On the way home from our ten-day trip around Florida, on a whim, we decided to stop off in Jupiter and dive two morning dives with Jupiter Dive Center.  Matt had been diving with them several times and loved the dives.  BUT….where the water temperature in the Keys had been between 80 and 82 degrees Fahrenheit, recent storms had left the waters around Jupiter hovering between 66 and 68 degrees.  I thought the Dive Guide was joking with us when he mentioned this.  He wasn’t. 
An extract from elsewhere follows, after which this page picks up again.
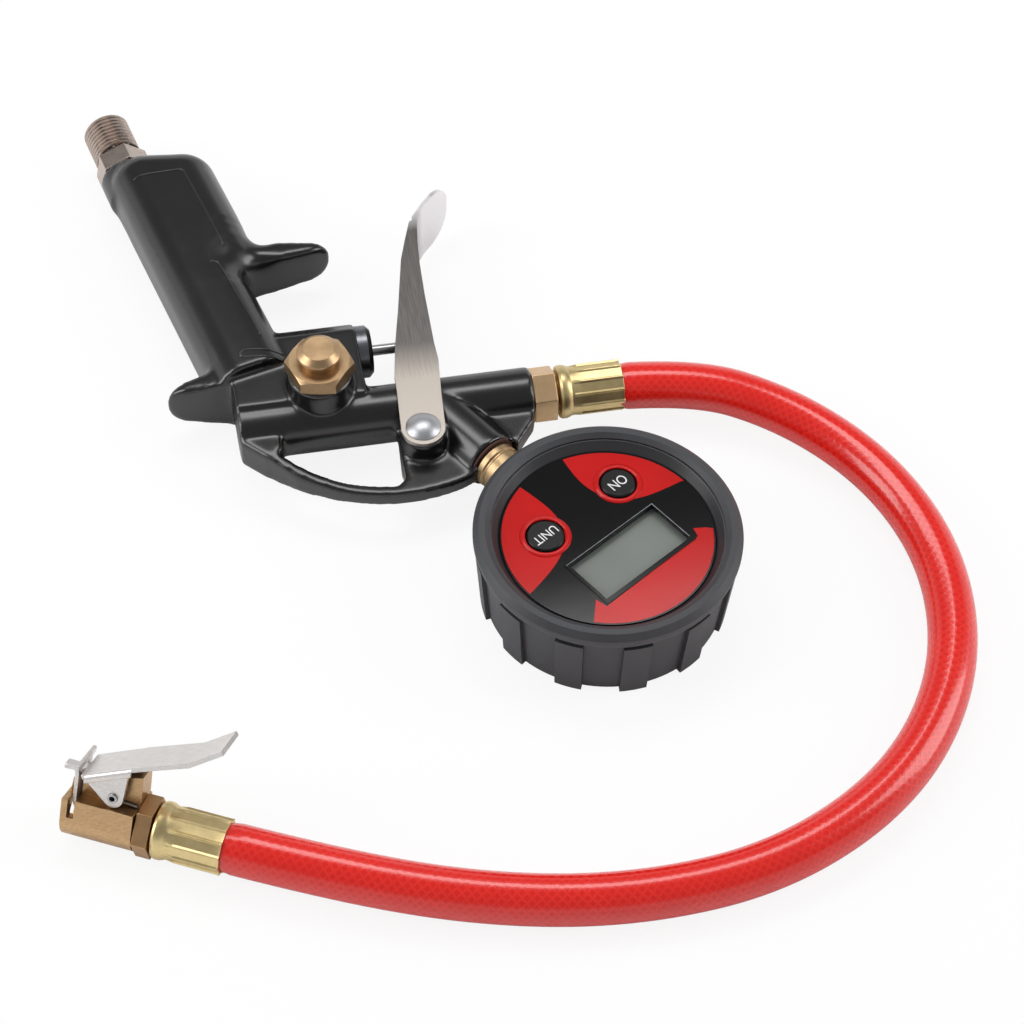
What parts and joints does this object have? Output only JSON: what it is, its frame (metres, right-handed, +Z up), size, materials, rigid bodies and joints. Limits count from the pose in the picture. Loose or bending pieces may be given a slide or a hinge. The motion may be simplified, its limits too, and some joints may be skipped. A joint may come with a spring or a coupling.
{
  "type": "tyre inflator",
  "caption": "Hand-held tyre inflator: trigger-operated air gun with a round digital gauge, bleed button, short curved hose and clip-on chuck.",
  "frame": {"origin": "centre of the gauge boot's underside, on the table the part lies on", "axes": "+X along the gun's barrel towards the hose, +Z up out of the table through the gauge's face, +Y towards the inlet end of the grip"},
  "size_m": [0.2434, 0.2832, 0.0373],
  "materials": {
    "enamel": "glossy black enamel",
    "nickel": "warm nickel plate",
    "brass": "machined brass",
    "ferrule_brass": "pressed yellow brass",
    "rubber": "matt black",
    "gasket_fibre": "matt",
    "spring_steel": "drawn wire and strip",
    "rivet_aluminium": "bright",
    "steel": "plain",
    "trigger_steel": "nickel-plated sheet",
    "chuck_steel": "nickel-plated sheet",
    "hose_vinyl": "translucent red, braid inside",
    "boot_rubber": "matt dark grey",
    "case_plastic": "fine grain",
    "label_film": "printed under gloss",
    "window_plastic": "clear",
    "lcd_glass": "grey-green, blank",
    "circuit_board": "green mask",
    "battery_steel": "bright",
    "key_rubber": "satin black, white lettering"
  },
  "bodies": {
    "gun": {"gun_body": "enamel", "inlet_adapter": "nickel", "valve_guide": "brass", "pin_seal": "rubber", "valve_spring": "spring_steel", "bleed_bonnet": "brass", "bleed_gasket": "gasket_fibre", "bleed_spring": "spring_steel", "trigger_rivet": "rivet_aluminium", "outlet_fitting": "brass", "ferrule_gun": "ferrule_brass", "hose": "hose_vinyl", "gauge_stem": "brass", "stem_washer": "gasket_fibre", "stem_nut": "steel", "pressure_sensor": "steel", "gauge_boot": "boot_rubber", "gauge_case": "case_plastic", "gauge_back_cover": "case_plastic", "back_cover_screws": "steel", "face_label": "label_film", "display_window": "window_plastic", "lcd": "lcd_glass", "gauge_pcb": "circuit_board", "tact_switches": "case_plastic", "battery_contact": "spring_steel", "battery": "battery_steel", "battery_holder": "case_plastic", "chuck_body": "brass", "chuck_seal": "rubber", "chuck_fitting": "brass", "chuck_depressor": "brass", "ferrule_chuck": "ferrule_brass", "chuck_pivot_pin": "steel", "chuck_spring": "spring_steel"},
    "trigger": {"trigger_lever": "trigger_steel"},
    "valve": {"valve_pin": "brass", "poppet_seal": "rubber"},
    "bleed": {"bleed_button": "brass", "bleed_stem": "brass", "bleed_seal": "rubber"},
    "on_key": {"on_button": "key_rubber"},
    "unit_key": {"unit_button": "key_rubber"},
    "clip_lever": {"chuck_lever": "chuck_steel"},
    "jaw": {"chuck_jaw": "chuck_steel"}
  },
  "joints": [
    {"name": "trigger_hinge", "type": "hinge", "parent": "gun", "child": "trigger", "pos_m": [-0.0413, 0.0447, 0.0125], "axis": [0, 0, 1], "range_deg": [0, 7], "stiffness_Nm_per_rad": 1.5, "springref_deg": -2.86},
    {"name": "valve_slide", "type": "slide", "parent": "gun", "child": "valve", "axis": [-1, 0, 0], "range_m": [0, 0.0047], "deforming": ["valve_spring"]},
    {"name": "bleed_slide", "type": "slide", "parent": "gun", "child": "bleed", "axis": [0, 0, -1], "range_m": [0, 0.002], "stiffness_N_per_m": 500, "springref_m": -0.001, "deforming": ["bleed_spring"]},
    {"name": "on_key_slide", "type": "slide", "parent": "gun", "child": "on_key", "axis": [0, 0, -1], "range_m": [0, 0.0004], "stiffness_N_per_m": 40, "springref_m": -0.0002},
    {"name": "unit_key_slide", "type": "slide", "parent": "gun", "child": "unit_key", "axis": [0, 0, -1], "range_m": [0, 0.0004], "stiffness_N_per_m": 40, "springref_m": -0.0002},
    {"name": "chuck_lever_hinge", "type": "hinge", "parent": "gun", "child": "clip_lever", "pos_m": [-0.13199, -0.05057, 0.01561], "axis": [0.3922, 0.7818, -0.4848], "range_deg": [0, 22], "stiffness_Nm_per_rad": 0.3, "springref_deg": -5.73, "deforming": ["chuck_spring"]},
    {"name": "jaw_slide", "type": "slide", "parent": "gun", "child": "jaw", "axis": [0.2174, 0.4333, 0.8746], "range_m": [0, 0.0035]}
  ],
  "couplings": [
    {"joint": "valve_slide", "follows": "trigger_hinge", "m_per_rad": 0.0373},
    {"joint": "jaw_slide", "follows": "chuck_lever_hinge", "m_per_rad": 0.00885}
  ]
}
For anyone who knows anything about diving and wetsuits, my suit is a 4/3 (4-mil on the core, 3-mil on the arms and legs).  This accompanied by tropical gloves and a thin beanie (hood) does not equal adequate coverage for 66-68 degree water!  Somehow, though, I managed to tough it out.  I would find a warm spot and try to stay in it as long as possible.  The visibility was horrible, maybe 20 feet if you were lucky.  It was very easy to lose sight of the Dive Guide and my dive buddy (Matt) for that matter.  This was one of those times you really had to stay tight as a group.  Three of us, along with the Dive Guide, stayed down for the entire dive, somehow surviving the cold and low visibility.  A few times I could just make out large shadows in front of me, unaware of what type of marine life it was.  I did however see some of the largest Goliath Groupers I have ever seen.  This shouldn’t be too much of a surprise.  From turtles to Great Hammerheads, South Florida waters seem to grow everything big.


I have yet to dive for fossilized shark’s teeth in Venice, or dive the aircraft carrier Oriskany sunk off the coast of Pensacola.  With all these great diving opportunities in the state of Florida, adding Florida scuba diving to my List of 50 Things to Love About Florida is a must.